Наступила последняя военная зима. По-прежнему после уроков мы одевались и шли разбирать развалины школьного крыла. В эти дни газеты сообщали о новом наступлении Советской Армии. Печатали снимки. Были и снимки разрушенной до основания Варшавы — жуткие даже для нас, ленинградцев. И вот однажды, когда руководивший работой военрук объявил перекур, Володя поднялся на груду битого кирпича и сказал, что прочитает новые стихи. Может быть, это чтение запомнилось мне особенно остро потому, что здесь, в руинах, было холодно, ветер наносил снег, и все вокруг было вроде бы не для стихов, и голос Володи казался хриплым, простуженным…
В тот день, когда Варшаву немцы взяли, Поляки поняли, что им не петь. С одним крылом разбитые рояли Куда-то вдаль хотели улететь. Рождая ненависть к позору плена В тех, кто поет мотив родных баллад, Стоял в Варшаве памятник Шопену — Поэту первых в юности досад. Его сломали синей, сизой ранью. И всем казалось, что, упав на лед, Замолкла песнь, лежавшая в гортани, Замолкли руки, бравшие аккорд. Когда же враг назад бежал отсюда, То все часы своих последних дней Он слышал гром шопеновских этюдов Сквозь перекаты наших батарей.Перечитайте еще раз и вдумайтесь: эти стихи сделали бы честь иному поэту-профессионалу, а написаны они шестнадцатилетним школьником!

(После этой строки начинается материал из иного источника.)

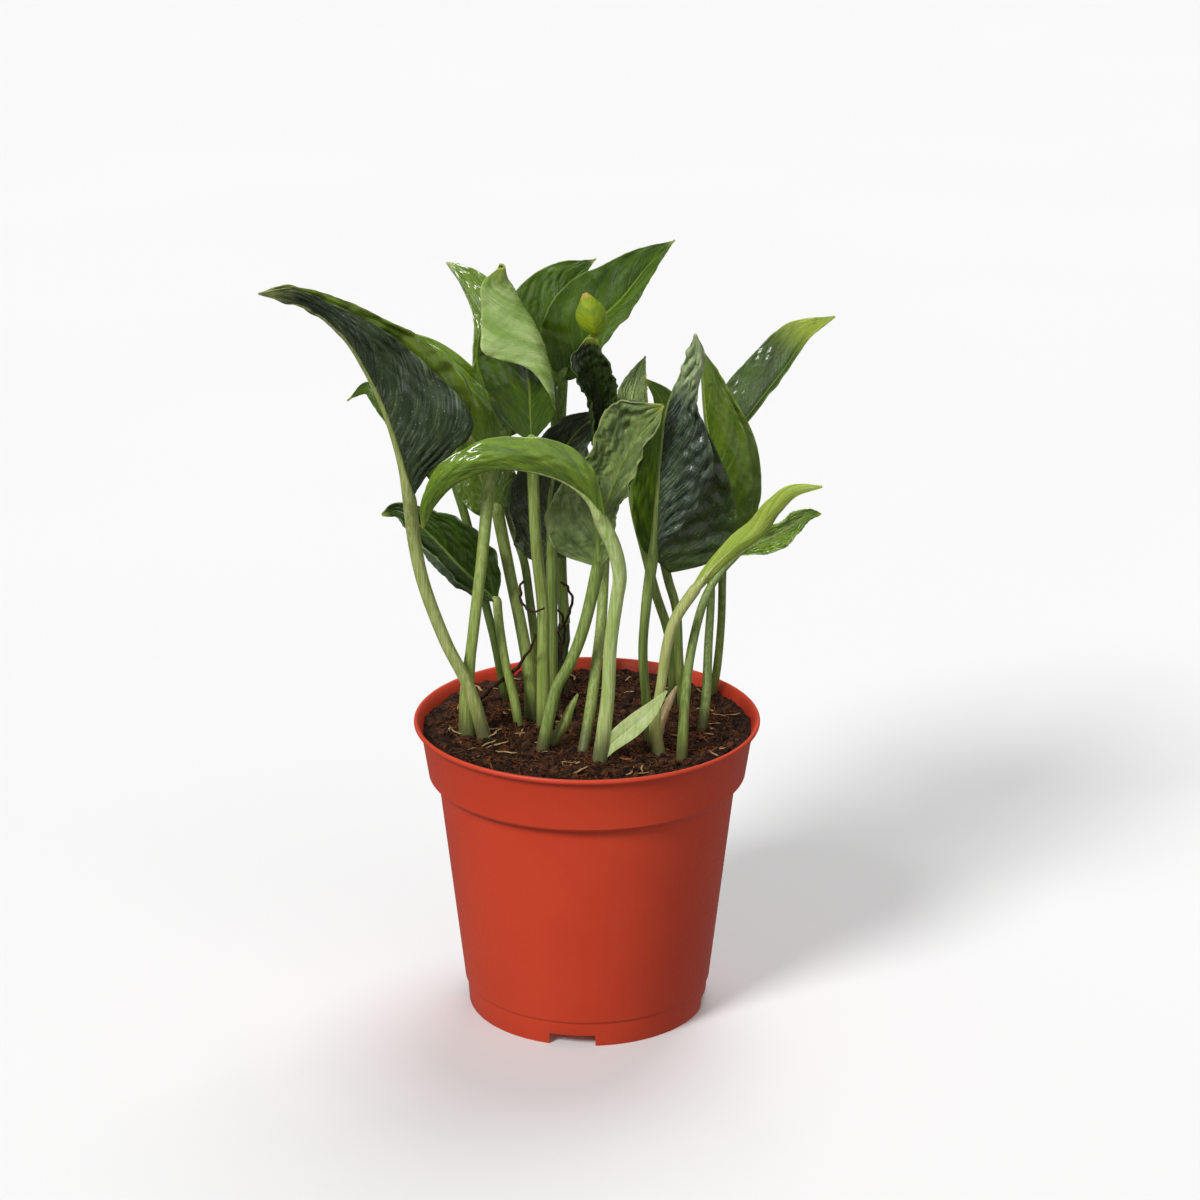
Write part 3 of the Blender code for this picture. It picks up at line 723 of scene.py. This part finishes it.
def foldDepth(leaf, seed, u, across, width, count):  # how far the pleats and crinkles push each point
    words = ("pleat", "crinkle", "ruffle")
    pleat, crinkle, ruffle = (
        leaf.get(word, depth) for word, depth in zip(words, leafKinds[leaf["kind"]]["folds"]))
    reach = np.abs(across)
    quilt = np.abs(np.sin(math.pi * count)) ** 0.7 - 0.6
    quilt *= pleat * np.clip(reach * 4, 0, 1) * (1 - 0.4 * reach)
    wrinkle = crinkle * (
        0.6 * ripples(seed, u * 3, across, 0.8)
        + 0.5 * ripples(seed + 1, u * 3 - 0.6 * reach, across * 1.6, 0.34)
        + 0.22 * ripples(seed + 3, u * 4 - 0.9 * reach, across * 2.4, 0.17))
    wrinkle *= np.clip(reach * 2.5, 0.15, 1)
    frill = ruffle * reach**3 * (
        0.8 * ripples(seed + 2, u * 3, across * 0.5, 0.5)
        + 0.25 * ripples(seed + 4, u * 3, across * 0.5, 0.2))
    crumple = leaf.get("crumple", 0) * np.clip((u - crumpleFrom) * 5, 0, 1)
    crumple = crumple * ripples(seed + 5, u * 5, across, 0.5)
    groove = -grooveDepth * np.exp(-((reach * width / grooveWidth) ** 2))
    ends = np.clip(np.minimum(u, 1 - u) * 9, 0, 1)
    upward = 1 if leaf.get("seen") == "upper" else -1
    return (upward * (quilt + groove) + wrinkle + frill + crumple) * np.minimum(width / 10, 1) * ends


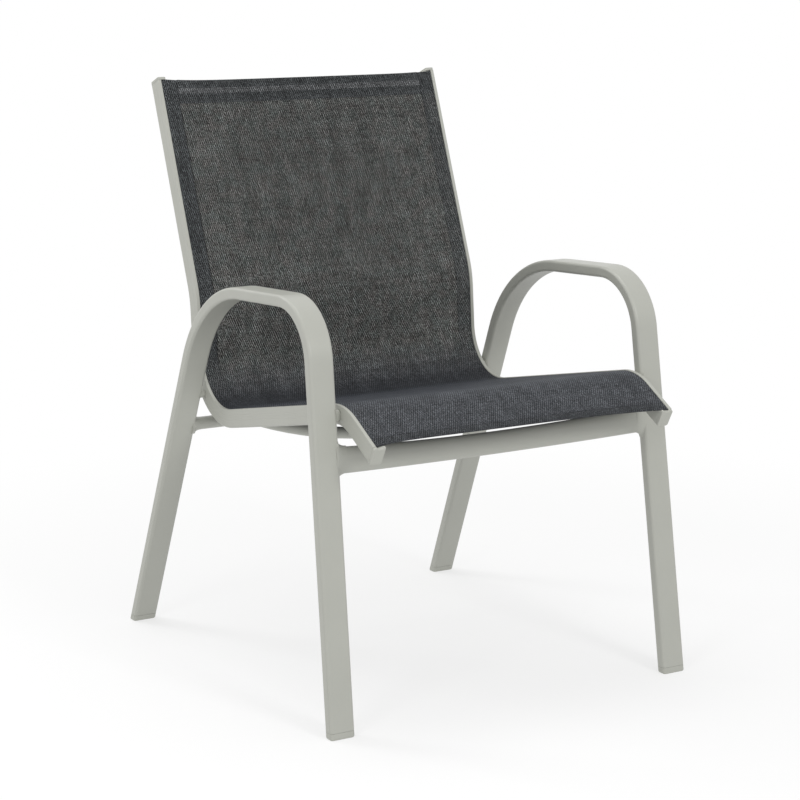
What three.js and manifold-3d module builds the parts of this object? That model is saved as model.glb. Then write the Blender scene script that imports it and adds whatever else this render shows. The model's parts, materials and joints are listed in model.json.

Они никогда не были опубликованы.
Несколько лет назад большую группу ленинградских писателей пригласили в генеральное консульство Польской Народной Республики на просмотр французского фильма о Варшаве. Володя не мог прийти — он был уже тяжело болен.
Фильм мы смотрели со стесненным сердцем. Французские кинематографисты создали ленту, исполненную болью и гневом, состраданием и верой в созидательный талант народа. И когда фильм кончился, мы долго молчали — каждый по-своему переживал увиденное… Я не выдержал. Я прочитал эти юношеские стихи Владимира Торопыгина по праву друга, — и снова было долгое молчание: стихи оказались откровением даже для всех моих товарищей, писателей и поэтов, собравшихся здесь в польском консульстве…
Но это будет много лет спустя.
А тогда каждое наше утро в школе начиналось с того, что Володя вел несколько человек в какой-нибудь угол потише и читал стихи, написанные накануне, — одно стихотворение, два, три… Среди постоянных слушателей был и наш одноклассник, Игорь Западалов, ныне журналист, тоже писавший в ту пору неплохие стихи. Он был старше нас, и доучиться ему в нашей школе не пришлось — ушел служить в армию. И вот недавно И. Западалов опубликовал в журнале «Аврора» несколько писем Володи тех лет.
Каюсь, мне казалось, что кто-кто, а я-то уж досконально знаю все о тех годах Володи — мы действительно жили, как говорится, бок о бок! Но эти письма открыли мне совсем другого человека, и не потому, что он что-то утаивал от меня, нет, — а потому, что я сам по молодости лет и неумению вглядываться даже в близких людей, проглядел то г л а в н о е, чем жил тогда Володя.
«Вновь просматривал все написанное мною и вновь увидел, что все — плохо. Поэтому хочется писать и писать. А время проходит так неуклюже».